Where can I invest in a term deposit?

You can invest in a term deposit at a credit institution. Information and advice can be obtained at the branches, online or by telephone at the respective provider. Give careful thought in advance to how long and for what purpose you intend to invest your money, and examine the offerings thoroughly. The interest rate can differ from institution to institution.

If the euro is not the currency of your investment, you should also bear in mind that a currency risk can arise from exchange rate changes.

Are term deposit investments subject to taxation?

The interest on the term deposit paid to you by the credit institution is subject to taxation. In order to benefit from tax-free allowances, you can apply for a tax exemption at your credit institution.
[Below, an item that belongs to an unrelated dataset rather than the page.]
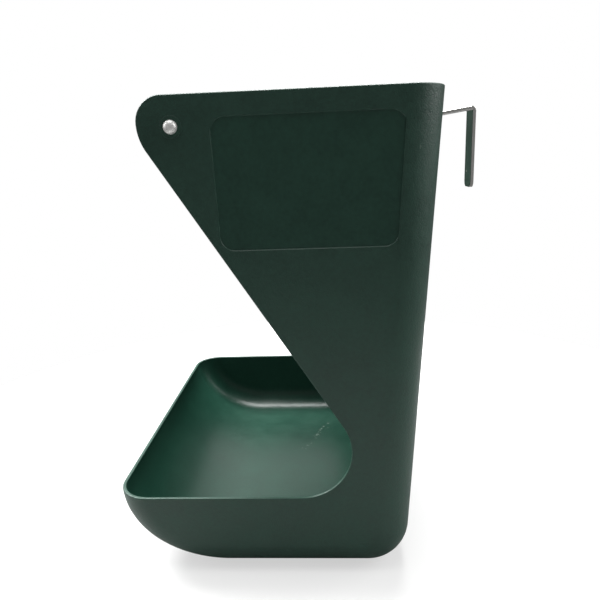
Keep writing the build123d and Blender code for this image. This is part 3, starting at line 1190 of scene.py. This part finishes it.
@dataclass
class StrapHook:
    """Hook bent from flat bar: plate on the back wall, bridge that rises backward, hanging leg."""

    form: FeederForm
    side: Side
    width: float = 0.016
    thickness: float = 0.002
    bend_radius: float = 0.0015
    spacing: float = 0.154
    shoulder_drop: float = 0.0134
    plate_length: float = 0.060
    rise_angle: float = 8.0
    reach: float = 0.02385
    leg_drop: float = 0.0433
    corner_radius: float = 0.004
    edge_radius: float = 0.00035

    def path(self) -> Faced:
        """Middle line of the strap in the side view, its bends rounded.

        The points crowd toward both ends, at corner radius times (1 - cos a), where the corners
        of the bar are rounded.

        Returns:
            Points and normals (y, z), from the foot of the plate to the foot of the leg.
        """
        form = self.form
        lean = math.radians(form.back_draft)
        out = np.array([math.cos(lean), -math.sin(lean)]) * self.thickness / 2
        shoulder = form.height - self.shoulder_drop
        foot = shoulder - self.plate_length
        leg_y = form.back_plane(shoulder) + self.reach
        low = np.array([form.back_plane(foot), foot]) + out
        high = np.array([form.back_plane(shoulder), shoulder]) + out
        top = high[1] + (leg_y - high[0]) * math.tan(math.radians(self.rise_angle))
        line = np.stack([low, high, [leg_y, top], [leg_y, shoulder - self.leg_drop]])
        radii = [0, self.bend_radius, self.bend_radius, 0]
        points, normals = rounded_outline(line, radii, steps=10, closed=False)
        share = (1 - np.cos(np.linspace(0, math.pi / 2, num=8)))[:, None] * self.corner_radius
        start = points[0] + unit(points[1] - points[0]) * share
        end = points[-1] + unit(points[-2] - points[-1]) * share[::-1]
        first, last = (np.broadcast_to(normals[row], start.shape) for row in (0, -1))
        return np.concatenate([start, points[1:-1], end]), np.concatenate([first, normals[1:-1], last])

    def build(self, material: bpy.types.Material) -> bpy.types.Object:
        """Carries a rounded flat section along the path.

        The section's width narrows over the last few millimetres as the corners of the bar are
        rounded: half width = full half width - r + sqrt(r^2 - (r - s)^2) at s from the end.

        Args:
            material: Finish of the strap.

        Returns:
            The strap, standing for its solid.
        """
        line, normals = self.path()
        steps = np.linalg.norm(np.diff(line, axis=0), axis=1)
        travel = np.concatenate([[0.0], np.cumsum(steps)])
        short = np.clip(self.corner_radius - np.minimum(travel, travel[-1] - travel), 0, None)
        rounding = np.sqrt(np.clip(self.corner_radius**2 - short**2, 0, None))
        w, t = self.width / 2, self.thickness / 2
        corners = np.array([[-w, -t], [w, -t], [w, t], [-w, t]])
        section, facing = rounded_outline(corners, [self.edge_radius] * 4, steps=4)
        narrowing = (w - self.corner_radius + rounding) / w
        across = section[None, :, 0] * narrowing[:, None] + self.side.value * self.spacing / 2
        flat = line[:, None] + normals[:, None] * section[None, :, 1:]
        points = np.concatenate([across[..., None], flat], axis=-1)
        turned_out = np.concatenate([
            np.broadcast_to(facing[None, :, :1], across.shape + (1,)),
            normals[:, None] * facing[None, :, 1:],
        ], axis=-1)
        name = "hook_" + self.side.name.lower()
        piece = Moulding("strap_" + name)
        piece.add(grid_patch(points, turned_out, closed_v=True))
        for row, inner in ((0, 1), (-1, -2)):
            away = unit(np.array([0.0, *(line[row] - line[inner])]))
            loop = points[row]
            fan = np.stack([loop, np.broadcast_to(loop.mean(axis=0), loop.shape)])
            piece.add(grid_patch(fan, np.broadcast_to(away, fan.shape).copy(), closed_v=True))
        strap = piece.build([material])
        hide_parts(name)
        return strap


@dataclass
class RodCap:
    """Domed cap pushed on an end of the cross rod."""

    form: FeederForm
    side: Side
    radius: float = 0.0037
    height: float = 0.0034
    skirt: float = 0.0006

    def build(self, material: bpy.types.Material) -> bpy.types.Object:
        """Turns the cap: a thin straight skirt under a dome whose section is a quarter ellipse.

        Args:
            material: Finish of the cap.

        Returns:
            The cap, standing for its solid.
        """
        turn = np.linspace(0, math.pi / 2, num=20)
        radius, rise = self.radius, self.height - self.skirt
        dome = np.stack([radius * np.cos(turn), self.skirt + rise * np.sin(turn)], axis=-1)
        dome_normals = unit(np.stack([np.cos(turn) / radius, np.sin(turn) / rise], axis=-1))
        outline = np.concatenate([[[0, 0], [radius, 0], [radius, 0]], dome])
        normals = np.concatenate([[[0, -1], [0, -1], [1, 0]], dome_normals])
        seat = self.form.half_width(self.form.rod_centre[1]) + self.form.boss_proud
        centre = np.array([self.side.value * seat, *self.form.rod_centre])
        name = "rod_cap_" + self.side.name.lower()
        piece = Moulding("dome_" + name)
        piece.add(turned(outline, normals, centre, ACROSS * self.side.value, segments=64))
        cap = piece.build([material])
        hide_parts(name)
        return cap


@dataclass
class SmallParts:
    """Rod, centring washers, bolts, washers and nuts, kept as their solids and given finishes."""

    nodes: dict[str, bpy.types.Object]

    def dress(self, prefix: str, material: bpy.types.Material) -> None:
        """Gives a finish to a group of nodes.

        Args:
            prefix: What the nodes' names start with.
            material: The finish.
        """
        for name, piece in self.nodes.items():
            if name.startswith(prefix):
                for slot in piece.material_slots:
                    slot.material = material


# The studio


@dataclass
class Studio:
    """Pale floor, soft lights and the camera where the photograph was taken.

    Angles are in degrees, the lens and the sensor in millimetres.
    """

    camera_place: Place = (0.438246, 0.007246, 0.267236)
    camera_azimuth: float = 93.4427
    camera_elevation: float = 14.7485
    camera_roll: float = -2.339
    lens: float = 33.7165
    sensor: float = 36.0
    near_clip: float = 0.01
    floor_rings: tuple[float, ...] = (0.0, 0.15, 0.3, 0.45)
    floor_colour: Colour = (0.29, 0.29, 0.29, 1.0)
    floor_light_colour: Colour = (0.31, 0.31, 0.305, 1.0)
    floor_waves: float = 9.0
    floor_roughness: float = 0.9
    floor_lift: float = 0.58
    world_glow: float = 0.235
    world_seen: float = 1.0

    def camera(self) -> None:
        """Places the camera from its azimuth, elevation and roll about its own axis."""
        az, el = math.radians(self.camera_azimuth), math.radians(self.camera_elevation)
        back = Vector((math.sin(az) * math.cos(el), -math.cos(az) * math.cos(el), math.sin(el)))
        right = Vector((0, 0, 1)).cross(back).normalized()
        upright = Matrix((right, back.cross(right), back)).transposed()
        turned_about = upright @ Matrix.Rotation(math.radians(self.camera_roll), 3, "Z")
        data = bpy.data.cameras.new("photo_camera")
        data.sensor_width, data.lens, data.clip_start = self.sensor, self.lens, self.near_clip
        camera = bpy.data.objects.new("photo_camera", data)
        bpy.context.scene.collection.objects.link(camera)
        camera.matrix_world = Matrix.Translation(self.camera_place) @ turned_about.to_4x4()
        bpy.context.scene.camera = camera

    def lamp(self, name: str, place: Place, aim: Place, size: float, glow: float) -> None:
        """Adds a square soft light whose face glows evenly: its power is glow times pi times its area.

        Args:
            name: The light's name.
            place: Its centre.
            aim: The place that it faces.
            size: Its side.
            glow: Brightness of its face, where paper white is one.
        """
        data = bpy.data.lights.new(name, "AREA")
        data.shape, data.size, data.energy = "SQUARE", size, glow * math.pi * size**2
        lamp = bpy.data.objects.new(name, data)
        bpy.context.scene.collection.objects.link(lamp)
        lamp.location = place
        lamp.rotation_euler = (Vector(aim) - Vector(place)).to_track_quat("-Z", "Y").to_euler()

    def floor(self) -> None:
        """Pale floor, a disc of rings with a faint mottle, lifted to white for the camera alone."""
        rays = np.pad(circle(64), ((0, 0), (0, 1)))
        points = np.array(self.floor_rings)[:, None, None] * rays
        material, board, shader = new_material("floor_card")
        mottle = board.noise(board.place(), self.floor_waves)
        tint = board.blend(mottle, self.floor_colour, self.floor_light_colour)
        seen = board.add("ShaderNodeLightPath").outputs["Is Camera Ray"]
        lift = board.spread(seen, (0.0, 1.0), 0.0, self.floor_lift)
        board.feed(shader, Base_Color=tint, Roughness=self.floor_roughness)
        board.feed(shader, Emission_Color=WHITE, Emission_Strength=lift)
        piece = Moulding("floor")
        piece.add(grid_patch(points, np.broadcast_to(UP, points.shape), closed_v=True))
        ground = piece.build([material])
        ground.parent = None

    def world(self) -> None:
        """Even pale surroundings, whiter to the camera than the light they give."""
        world = bpy.data.worlds.new("studio")
        bpy.context.scene.world = world
        world.use_nodes = True
        board = NodeBoard(world.node_tree)
        seen = board.add("ShaderNodeLightPath").outputs["Is Camera Ray"]
        strength = board.spread(seen, (0.0, 1.0), self.world_glow, self.world_seen)
        board.feed(world.node_tree.nodes["Background"], Color=WHITE, Strength=strength)

    def build(self) -> None:
        """Sets up camera, floor, lights and surroundings."""
        self.camera()
        self.floor()
        self.world()
        self.lamp("overhead", place=(0.25, -0.15, 1.9), aim=(0.05, -0.02, 0.1), size=1.0, glow=4.5)
        self.lamp("tray_glint", place=(-0.55, 0.0, 1.6), aim=(-0.05, -0.02, 0.03), size=0.8, glow=27.0)
        self.lamp("tray_key", place=(-0.6, -1.3, 1.5), aim=(0.0, -0.04, 0.03), size=0.8, glow=33.0)
        self.lamp("front_key", place=(-0.2, -1.7, 1.0), aim=(0.0, -0.05, 0.03), size=1.6, glow=3.0)
        self.lamp("far_card", place=(-1.7, 0.0, 1.35), aim=(0.0, 0.0, 0.03), size=1.3, glow=1.1)
        self.lamp("back_fill", place=(0.0, 1.7, 1.1), aim=(0.0, 0.1, 0.0), size=1.6, glow=3.6)
        bpy.context.scene.view_settings.view_transform = "Standard"


def green_finishes() -> list[bpy.types.Material]:
    """Makes the three greens of the moulding.

    Returns:
        The materials of the shell's slots, in order: grained, smooth and sunk.
    """
    side_rub = ScuffTrail(
        plane=("Y", "Z"), start=(0.0558, 0.2755), end=(0.0566, 0.2600), width=0.0016,
        depth_axis="X", full_depth=0.1315, no_depth=0.1305, wander=0.001, fade=0.002,
    )
    tray_rub = ScuffTrail(
        plane=("X", "Y"), start=(-0.082, 0.002), end=(-0.026, -0.024), width=0.0035,
        depth_axis="Z", full_depth=0.0035, no_depth=0.0045,
    )
    finishes = (
        FeederPlastic("green_grained", scuff=side_rub),
        FeederPlastic(
            "green_smooth", roughness=0.33, roughness_spread=0.04, grain_depth=0.05, scuff=tray_rub
        ),
        FeederPlastic("green_sunk", roughness=0.40, roughness_spread=0.05, grain_depth=0.12, specular=0.4),
    )
    return [finish.build() for finish in finishes]


def main() -> None:
    """Builds the studio and each piece in order, and reports them."""
    logging.basicConfig(level=logging.INFO, format="%(message)s")
    form = FeederForm()
    Studio().build()
    greens = green_finishes()
    strap_steel = PlatedSteel(
        "strap_steel", roughness=0.07, roughness_spread=0.02, colour=(0.74, 0.74, 0.71, 1.0),
        dull_colour=(0.60, 0.60, 0.58, 1.0), grain_stretch=(1.0, 1.0, 0.05), grain_depth=0.02,
    ).build()
    cap_steel = PlatedSteel(
        "cap_steel", roughness=0.42, roughness_spread=0.07, colour=(0.86, 0.86, 0.84, 1.0),
        dull_colour=(0.74, 0.74, 0.72, 1.0), metallic=0.6,
    ).build()
    rod_steel = PlatedSteel("rod_steel", roughness=0.19, grain_stretch=(0.04, 1.0, 1.0)).build()
    zinc = PlatedSteel("zinc_fasteners", roughness=0.36, roughness_spread=0.06).build()
    pieces = [FeederShell(form).build(greens), FrontPanel(form).build(greens[0])]
    for side in Side:
        pieces.append(StrapHook(form, side).build(strap_steel))
        pieces.append(RodCap(form, side).build(cap_steel))
    small = SmallParts(frame["nodes"])
    small.dress("cross_rod", rod_steel)
    small.dress("rod_spacer", PalePlastic().build())
    for prefix in ("hook_bolt", "hook_washer", "hook_nut"):
        small.dress(prefix, zinc)
    for piece in pieces:
        mesh = piece.data
        log.info("%s: %d points, %d faces", piece.name, len(mesh.vertices), len(mesh.polygons))


if __name__ == "__main__":
    main()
In what way are providers of term deposits supervised?

Domestic banks require authorisation from BaFin for conducting deposit business. German banks are supervised by the Deutsche Bundesbank and BaFin and, if they exceed a certain size, also by the European Central Bank (ECB) within the scope of solvency supervision.

BaFin does not check whether the credit institutions are offering you favourable conditions for term deposits. BaFin is also not responsible for checking the contractual provisions.

Customers of foreign banks or of banks which are not subject to supervision in Germany may experience certain restrictions. For example, complaints might only be accepted in the local language, or there may be different legal requirements and liability limits.